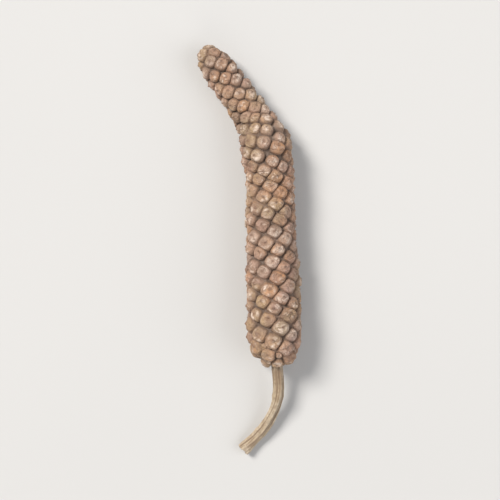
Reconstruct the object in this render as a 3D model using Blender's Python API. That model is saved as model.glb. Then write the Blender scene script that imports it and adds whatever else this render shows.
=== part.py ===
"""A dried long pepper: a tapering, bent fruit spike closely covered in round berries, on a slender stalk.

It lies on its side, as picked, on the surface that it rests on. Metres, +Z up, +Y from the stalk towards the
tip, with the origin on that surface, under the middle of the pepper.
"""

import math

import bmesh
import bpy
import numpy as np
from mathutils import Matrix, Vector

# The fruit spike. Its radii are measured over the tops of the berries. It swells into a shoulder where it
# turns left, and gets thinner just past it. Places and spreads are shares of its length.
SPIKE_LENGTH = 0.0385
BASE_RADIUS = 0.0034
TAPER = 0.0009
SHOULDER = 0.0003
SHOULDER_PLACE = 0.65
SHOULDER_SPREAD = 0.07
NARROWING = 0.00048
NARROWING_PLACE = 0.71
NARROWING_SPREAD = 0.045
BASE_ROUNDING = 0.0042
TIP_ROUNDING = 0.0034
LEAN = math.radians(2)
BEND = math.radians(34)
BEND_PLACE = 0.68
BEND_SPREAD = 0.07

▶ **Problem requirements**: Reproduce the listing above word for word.

▶ **Written response**:
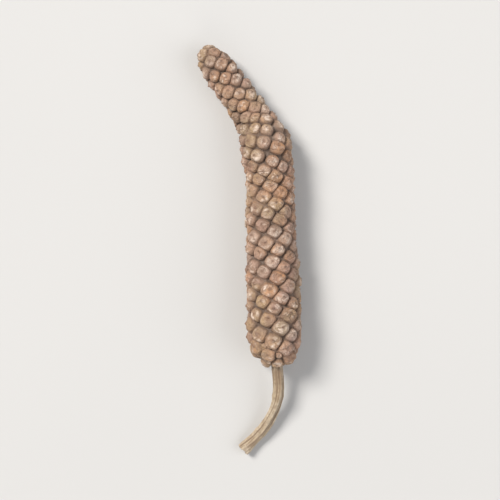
Reconstruct the object in this render as a 3D model using Blender's Python API. That model is saved as model.glb. Then write the Blender scene script that imports it and adds whatever else this render shows.
=== part.py ===
"""A dried long pepper: a tapering, bent fruit spike closely covered in round berries, on a slender stalk.

It lies on its side, as picked, on the surface that it rests on. Metres, +Z up, +Y from the stalk towards the
tip, with the origin on that surface, under the middle of the pepper.
"""

import math

import bmesh
import bpy
import numpy as np
from mathutils import Matrix, Vector

# The fruit spike. Its radii are measured over the tops of the berries. It swells into a shoulder where it
# turns left, and gets thinner just past it. Places and spreads are shares of its length.
SPIKE_LENGTH = 0.0385
BASE_RADIUS = 0.0034
TAPER = 0.0009
SHOULDER = 0.0003
SHOULDER_PLACE = 0.65
SHOULDER_SPREAD = 0.07
NARROWING = 0.00048
NARROWING_PLACE = 0.71
NARROWING_SPREAD = 0.045
BASE_ROUNDING = 0.0042
TIP_ROUNDING = 0.0034
LEAN = math.radians(2)
BEND = math.radians(34)
BEND_PLACE = 0.68
BEND_SPREAD = 0.07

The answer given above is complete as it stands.